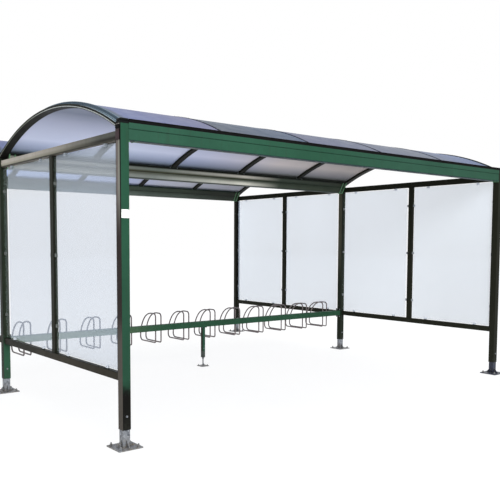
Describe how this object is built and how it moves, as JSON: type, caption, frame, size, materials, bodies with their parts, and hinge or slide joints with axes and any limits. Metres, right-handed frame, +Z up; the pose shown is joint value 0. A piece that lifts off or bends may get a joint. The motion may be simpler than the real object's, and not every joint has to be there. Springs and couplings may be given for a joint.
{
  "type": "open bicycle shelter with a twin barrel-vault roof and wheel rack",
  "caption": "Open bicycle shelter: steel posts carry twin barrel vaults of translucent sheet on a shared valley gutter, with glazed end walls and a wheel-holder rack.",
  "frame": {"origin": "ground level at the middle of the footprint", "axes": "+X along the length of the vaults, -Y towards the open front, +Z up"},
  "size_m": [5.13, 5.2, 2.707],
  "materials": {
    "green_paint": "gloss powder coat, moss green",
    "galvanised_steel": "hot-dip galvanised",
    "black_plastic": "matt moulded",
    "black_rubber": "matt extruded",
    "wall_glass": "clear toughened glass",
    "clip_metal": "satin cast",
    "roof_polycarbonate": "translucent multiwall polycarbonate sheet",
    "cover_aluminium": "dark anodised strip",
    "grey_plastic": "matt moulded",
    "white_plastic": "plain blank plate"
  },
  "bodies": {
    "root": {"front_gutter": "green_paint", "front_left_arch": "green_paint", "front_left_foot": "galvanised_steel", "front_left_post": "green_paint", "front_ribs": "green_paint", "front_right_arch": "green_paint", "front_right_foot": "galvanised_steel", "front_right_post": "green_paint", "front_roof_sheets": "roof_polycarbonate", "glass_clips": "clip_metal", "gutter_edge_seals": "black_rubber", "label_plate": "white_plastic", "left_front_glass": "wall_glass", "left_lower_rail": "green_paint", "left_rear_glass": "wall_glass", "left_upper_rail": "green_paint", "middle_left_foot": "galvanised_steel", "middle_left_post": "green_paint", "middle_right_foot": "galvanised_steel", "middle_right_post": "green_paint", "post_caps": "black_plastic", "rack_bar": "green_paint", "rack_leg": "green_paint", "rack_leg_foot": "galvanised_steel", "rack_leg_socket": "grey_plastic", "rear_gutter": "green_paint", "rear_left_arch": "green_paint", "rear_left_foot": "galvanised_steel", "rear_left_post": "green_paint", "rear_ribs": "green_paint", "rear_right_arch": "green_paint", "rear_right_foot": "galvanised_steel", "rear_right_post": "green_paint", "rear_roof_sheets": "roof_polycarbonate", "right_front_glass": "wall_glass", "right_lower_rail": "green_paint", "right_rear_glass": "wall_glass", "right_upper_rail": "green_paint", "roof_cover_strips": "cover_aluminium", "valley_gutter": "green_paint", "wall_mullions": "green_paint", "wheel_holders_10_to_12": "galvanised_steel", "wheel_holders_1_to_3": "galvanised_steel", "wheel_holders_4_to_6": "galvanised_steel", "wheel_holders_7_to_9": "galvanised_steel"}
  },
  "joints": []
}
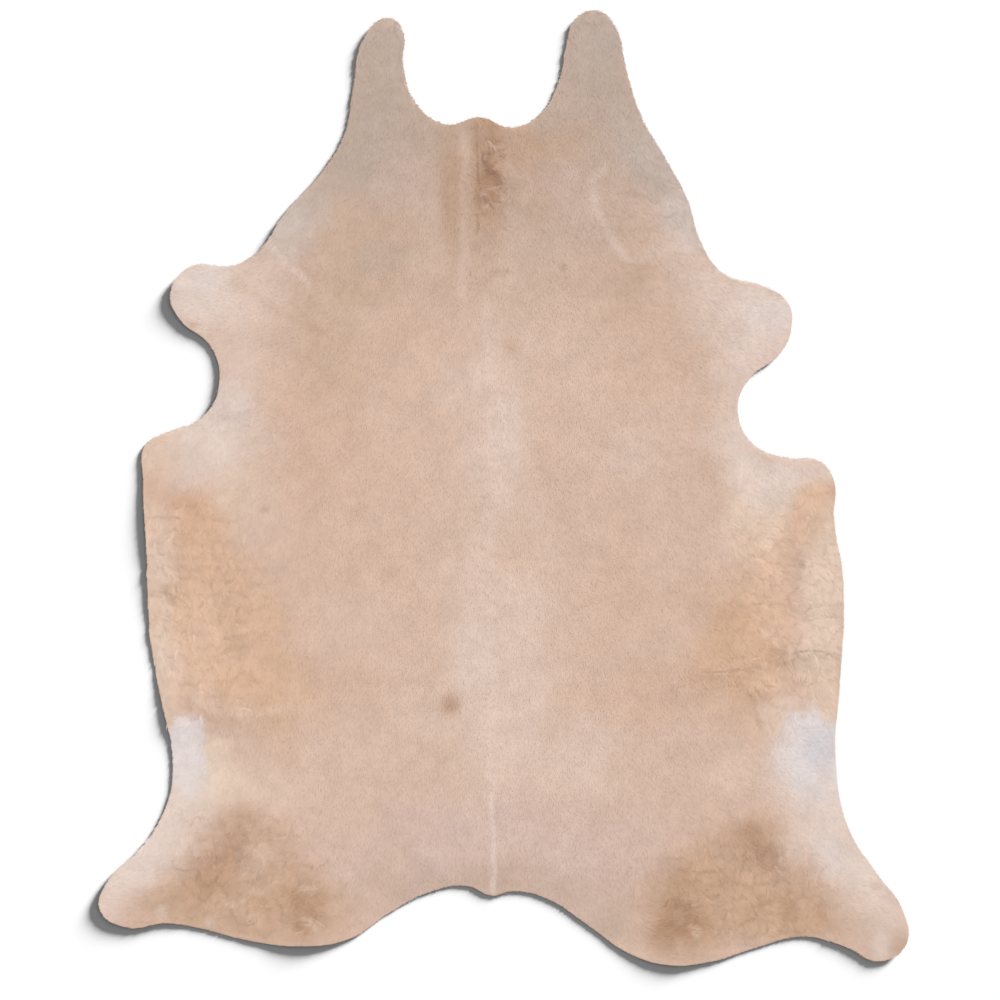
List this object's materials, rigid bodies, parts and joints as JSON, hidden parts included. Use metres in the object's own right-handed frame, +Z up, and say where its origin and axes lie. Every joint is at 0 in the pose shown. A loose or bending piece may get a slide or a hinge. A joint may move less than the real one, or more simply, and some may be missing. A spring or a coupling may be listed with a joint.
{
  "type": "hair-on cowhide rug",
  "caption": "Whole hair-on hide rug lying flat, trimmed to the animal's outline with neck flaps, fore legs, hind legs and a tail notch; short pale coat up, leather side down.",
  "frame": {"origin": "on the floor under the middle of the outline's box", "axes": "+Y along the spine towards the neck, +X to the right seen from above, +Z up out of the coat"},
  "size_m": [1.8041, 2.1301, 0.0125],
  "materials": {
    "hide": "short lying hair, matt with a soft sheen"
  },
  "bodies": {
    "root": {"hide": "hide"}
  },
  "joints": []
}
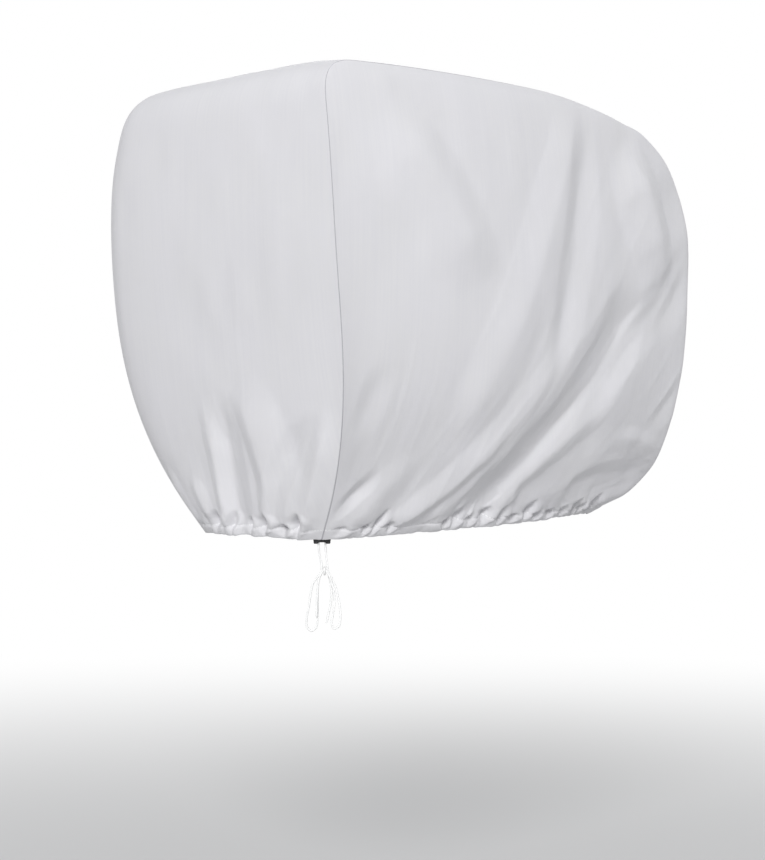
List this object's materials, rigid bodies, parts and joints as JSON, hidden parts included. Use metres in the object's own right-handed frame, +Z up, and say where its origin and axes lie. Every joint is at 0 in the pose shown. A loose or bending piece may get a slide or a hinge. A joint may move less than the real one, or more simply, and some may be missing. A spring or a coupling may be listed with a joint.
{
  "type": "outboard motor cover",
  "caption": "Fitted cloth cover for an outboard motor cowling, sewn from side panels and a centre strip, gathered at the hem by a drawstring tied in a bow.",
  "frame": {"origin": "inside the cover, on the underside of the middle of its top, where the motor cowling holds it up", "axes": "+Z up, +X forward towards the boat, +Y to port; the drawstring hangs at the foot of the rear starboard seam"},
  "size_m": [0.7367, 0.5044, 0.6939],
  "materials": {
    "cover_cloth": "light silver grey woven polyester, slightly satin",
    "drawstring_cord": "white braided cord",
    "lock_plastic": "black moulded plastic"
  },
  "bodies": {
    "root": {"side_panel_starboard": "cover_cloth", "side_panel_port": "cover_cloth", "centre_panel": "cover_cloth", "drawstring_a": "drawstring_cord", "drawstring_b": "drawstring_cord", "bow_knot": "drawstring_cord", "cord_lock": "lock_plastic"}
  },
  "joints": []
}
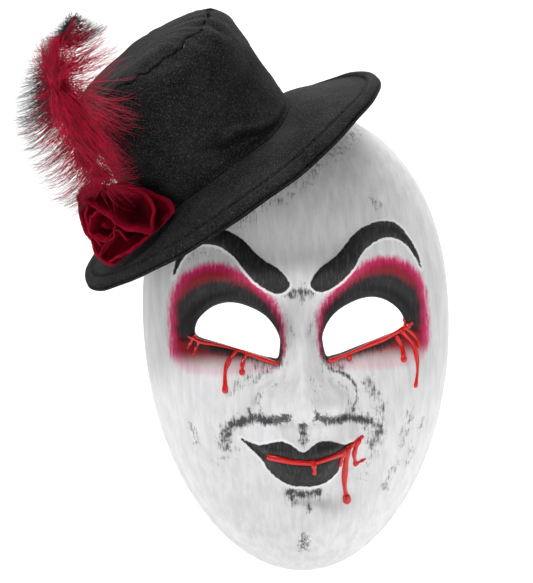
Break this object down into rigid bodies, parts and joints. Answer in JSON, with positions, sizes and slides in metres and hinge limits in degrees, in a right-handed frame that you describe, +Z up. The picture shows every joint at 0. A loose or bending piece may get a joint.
▬▬▬▬▬▬▬▬▬▬
**Short problem**:
Set down the listing above in full, please, exactly as it appears.

**Problem solution**:
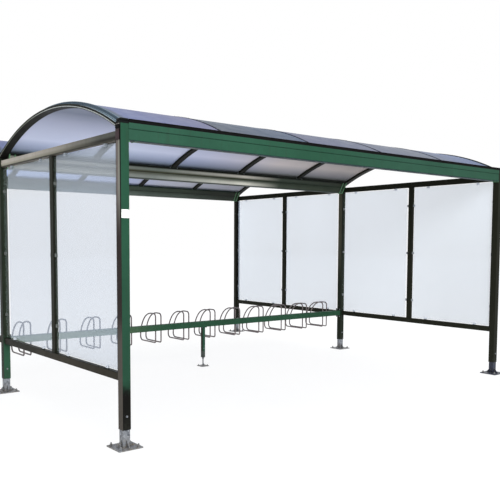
Describe how this object is built and how it moves, as JSON: type, caption, frame, size, materials, bodies with their parts, and hinge or slide joints with axes and any limits. Metres, right-handed frame, +Z up; the pose shown is joint value 0. A piece that lifts off or bends may get a joint. The motion may be simpler than the real object's, and not every joint has to be there. Springs and couplings may be given for a joint.
{
  "type": "open bicycle shelter with a twin barrel-vault roof and wheel rack",
  "caption": "Open bicycle shelter: steel posts carry twin barrel vaults of translucent sheet on a shared valley gutter, with glazed end walls and a wheel-holder rack.",
  "frame": {"origin": "ground level at the middle of the footprint", "axes": "+X along the length of the vaults, -Y towards the open front, +Z up"},
  "size_m": [5.13, 5.2, 2.707],
  "materials": {
    "green_paint": "gloss powder coat, moss green",
    "galvanised_steel": "hot-dip galvanised",
    "black_plastic": "matt moulded",
    "black_rubber": "matt extruded",
    "wall_glass": "clear toughened glass",
    "clip_metal": "satin cast",
    "roof_polycarbonate": "translucent multiwall polycarbonate sheet",
    "cover_aluminium": "dark anodised strip",
    "grey_plastic": "matt moulded",
    "white_plastic": "plain blank plate"
  },
  "bodies": {
    "root": {"front_gutter": "green_paint", "front_left_arch": "green_paint", "front_left_foot": "galvanised_steel", "front_left_post": "green_paint", "front_ribs": "green_paint", "front_right_arch": "green_paint", "front_right_foot": "galvanised_steel", "front_right_post": "green_paint", "front_roof_sheets": "roof_polycarbonate", "glass_clips": "clip_metal", "gutter_edge_seals": "black_rubber", "label_plate": "white_plastic", "left_front_glass": "wall_glass", "left_lower_rail": "green_paint", "left_rear_glass": "wall_glass", "left_upper_rail": "green_paint", "middle_left_foot": "galvanised_steel", "middle_left_post": "green_paint", "middle_right_foot": "galvanised_steel", "middle_right_post": "green_paint", "post_caps": "black_plastic", "rack_bar": "green_paint", "rack_leg": "green_paint", "rack_leg_foot": "galvanised_steel", "rack_leg_socket": "grey_plastic", "rear_gutter": "green_paint", "rear_left_arch": "green_paint", "rear_left_foot": "galvanised_steel", "rear_left_post": "green_paint", "rear_ribs": "green_paint", "rear_right_arch": "green_paint", "rear_right_foot": "galvanised_steel", "rear_right_post": "green_paint", "rear_roof_sheets": "roof_polycarbonate", "right_front_glass": "wall_glass", "right_lower_rail": "green_paint", "right_rear_glass": "wall_glass", "right_upper_rail": "green_paint", "roof_cover_strips": "cover_aluminium", "valley_gutter": "green_paint", "wall_mullions": "green_paint", "wheel_holders_10_to_12": "galvanised_steel", "wheel_holders_1_to_3": "galvanised_steel", "wheel_holders_4_to_6": "galvanised_steel", "wheel_holders_7_to_9": "galvanised_steel"}
  },
  "joints": []
}
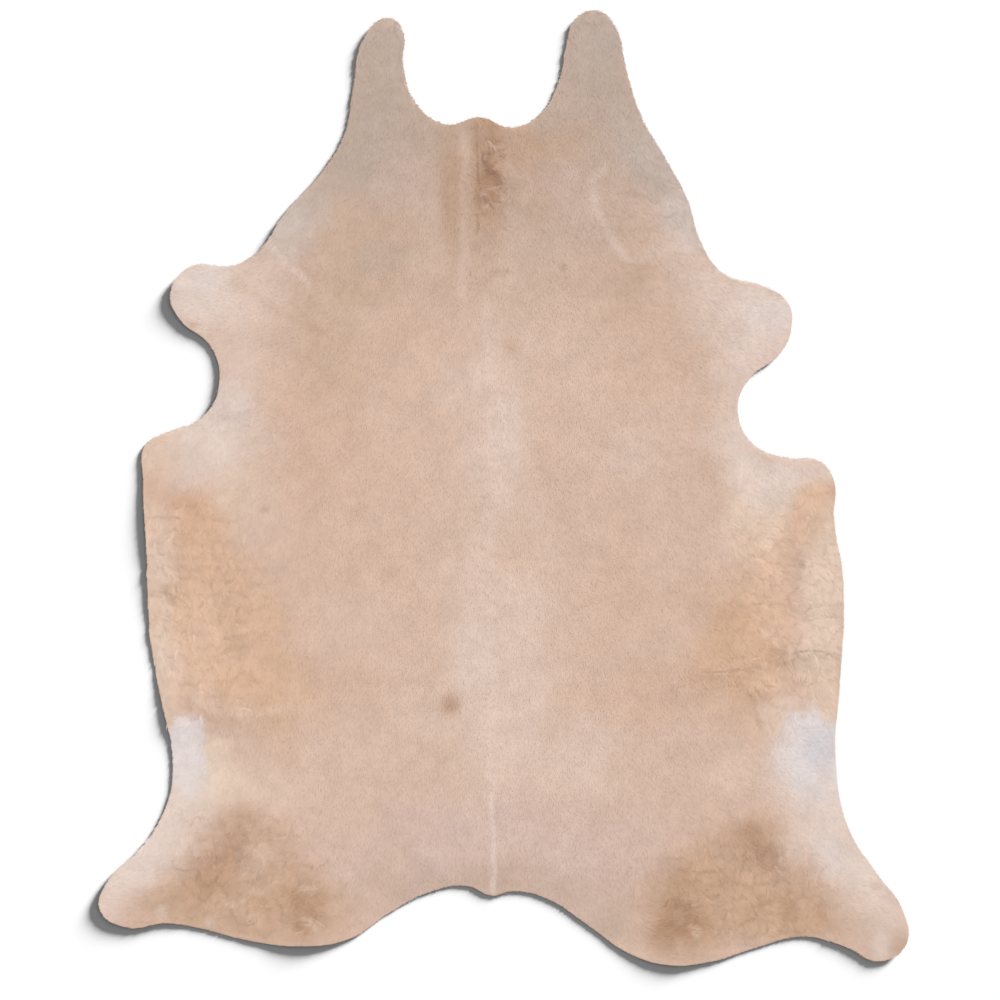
List this object's materials, rigid bodies, parts and joints as JSON, hidden parts included. Use metres in the object's own right-handed frame, +Z up, and say where its origin and axes lie. Every joint is at 0 in the pose shown. A loose or bending piece may get a slide or a hinge. A joint may move less than the real one, or more simply, and some may be missing. A spring or a coupling may be listed with a joint.
{
  "type": "hair-on cowhide rug",
  "caption": "Whole hair-on hide rug lying flat, trimmed to the animal's outline with neck flaps, fore legs, hind legs and a tail notch; short pale coat up, leather side down.",
  "frame": {"origin": "on the floor under the middle of the outline's box", "axes": "+Y along the spine towards the neck, +X to the right seen from above, +Z up out of the coat"},
  "size_m": [1.8041, 2.1301, 0.0125],
  "materials": {
    "hide": "short lying hair, matt with a soft sheen"
  },
  "bodies": {
    "root": {"hide": "hide"}
  },
  "joints": []
}
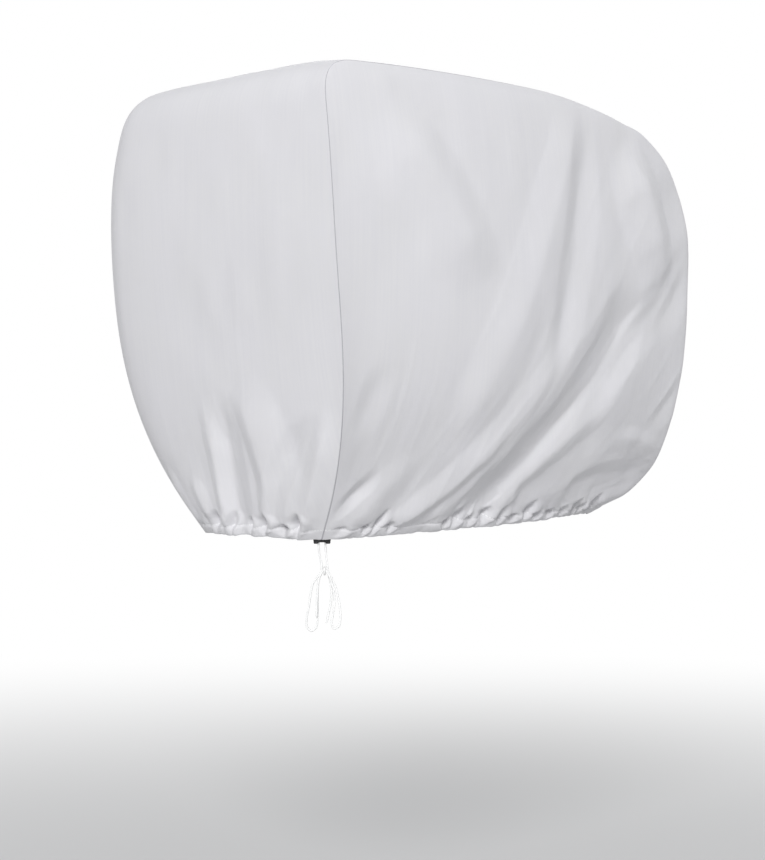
List this object's materials, rigid bodies, parts and joints as JSON, hidden parts included. Use metres in the object's own right-handed frame, +Z up, and say where its origin and axes lie. Every joint is at 0 in the pose shown. A loose or bending piece may get a slide or a hinge. A joint may move less than the real one, or more simply, and some may be missing. A spring or a coupling may be listed with a joint.
{
  "type": "outboard motor cover",
  "caption": "Fitted cloth cover for an outboard motor cowling, sewn from side panels and a centre strip, gathered at the hem by a drawstring tied in a bow.",
  "frame": {"origin": "inside the cover, on the underside of the middle of its top, where the motor cowling holds it up", "axes": "+Z up, +X forward towards the boat, +Y to port; the drawstring hangs at the foot of the rear starboard seam"},
  "size_m": [0.7367, 0.5044, 0.6939],
  "materials": {
    "cover_cloth": "light silver grey woven polyester, slightly satin",
    "drawstring_cord": "white braided cord",
    "lock_plastic": "black moulded plastic"
  },
  "bodies": {
    "root": {"side_panel_starboard": "cover_cloth", "side_panel_port": "cover_cloth", "centre_panel": "cover_cloth", "drawstring_a": "drawstring_cord", "drawstring_b": "drawstring_cord", "bow_knot": "drawstring_cord", "cord_lock": "lock_plastic"}
  },
  "joints": []
}
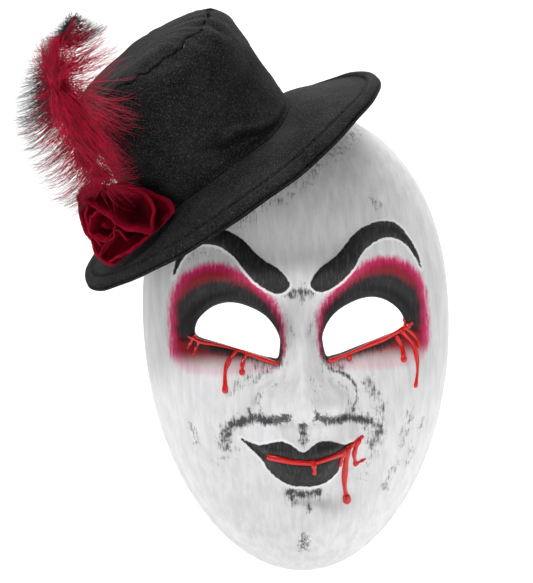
Break this object down into rigid bodies, parts and joints. Answer in JSON, with positions, sizes and slides in metres and hinge limits in degrees, in a right-handed frame that you describe, +Z up. The picture shows every joint at 0. A loose or bending piece may get a joint.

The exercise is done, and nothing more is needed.